----- Information provided

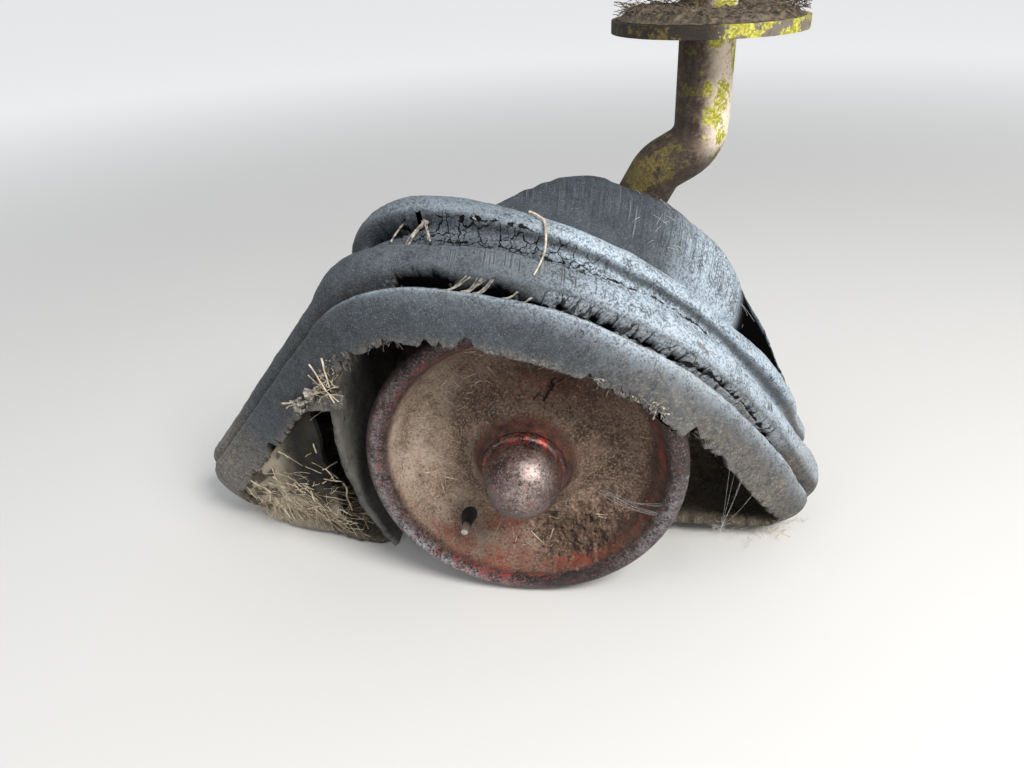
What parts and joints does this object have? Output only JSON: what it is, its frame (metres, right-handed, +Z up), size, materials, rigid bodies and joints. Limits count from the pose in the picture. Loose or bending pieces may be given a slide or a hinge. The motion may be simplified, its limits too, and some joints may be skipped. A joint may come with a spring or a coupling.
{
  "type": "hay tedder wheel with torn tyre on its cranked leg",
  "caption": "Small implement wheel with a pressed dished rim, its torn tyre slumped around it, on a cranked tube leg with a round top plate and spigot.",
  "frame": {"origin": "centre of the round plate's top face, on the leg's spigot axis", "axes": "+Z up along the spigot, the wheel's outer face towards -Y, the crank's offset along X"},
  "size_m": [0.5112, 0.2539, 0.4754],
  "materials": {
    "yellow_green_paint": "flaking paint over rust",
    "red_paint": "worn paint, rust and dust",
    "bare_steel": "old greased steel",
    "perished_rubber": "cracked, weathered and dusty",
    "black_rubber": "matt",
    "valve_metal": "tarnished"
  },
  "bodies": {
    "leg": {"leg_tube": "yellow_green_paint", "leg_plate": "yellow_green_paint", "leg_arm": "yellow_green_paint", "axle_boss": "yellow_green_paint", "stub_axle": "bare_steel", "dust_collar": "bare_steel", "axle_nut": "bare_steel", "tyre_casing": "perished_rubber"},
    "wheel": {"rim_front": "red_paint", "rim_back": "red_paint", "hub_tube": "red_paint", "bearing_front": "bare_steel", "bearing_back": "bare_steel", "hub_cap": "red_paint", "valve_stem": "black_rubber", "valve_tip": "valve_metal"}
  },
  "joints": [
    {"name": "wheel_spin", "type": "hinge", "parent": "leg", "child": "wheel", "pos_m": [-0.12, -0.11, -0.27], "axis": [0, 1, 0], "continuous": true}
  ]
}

----------

_What to work on_.
Count how many lines of the material hold the string "frame". Give the number and nothing more.

_Exercise response_.
2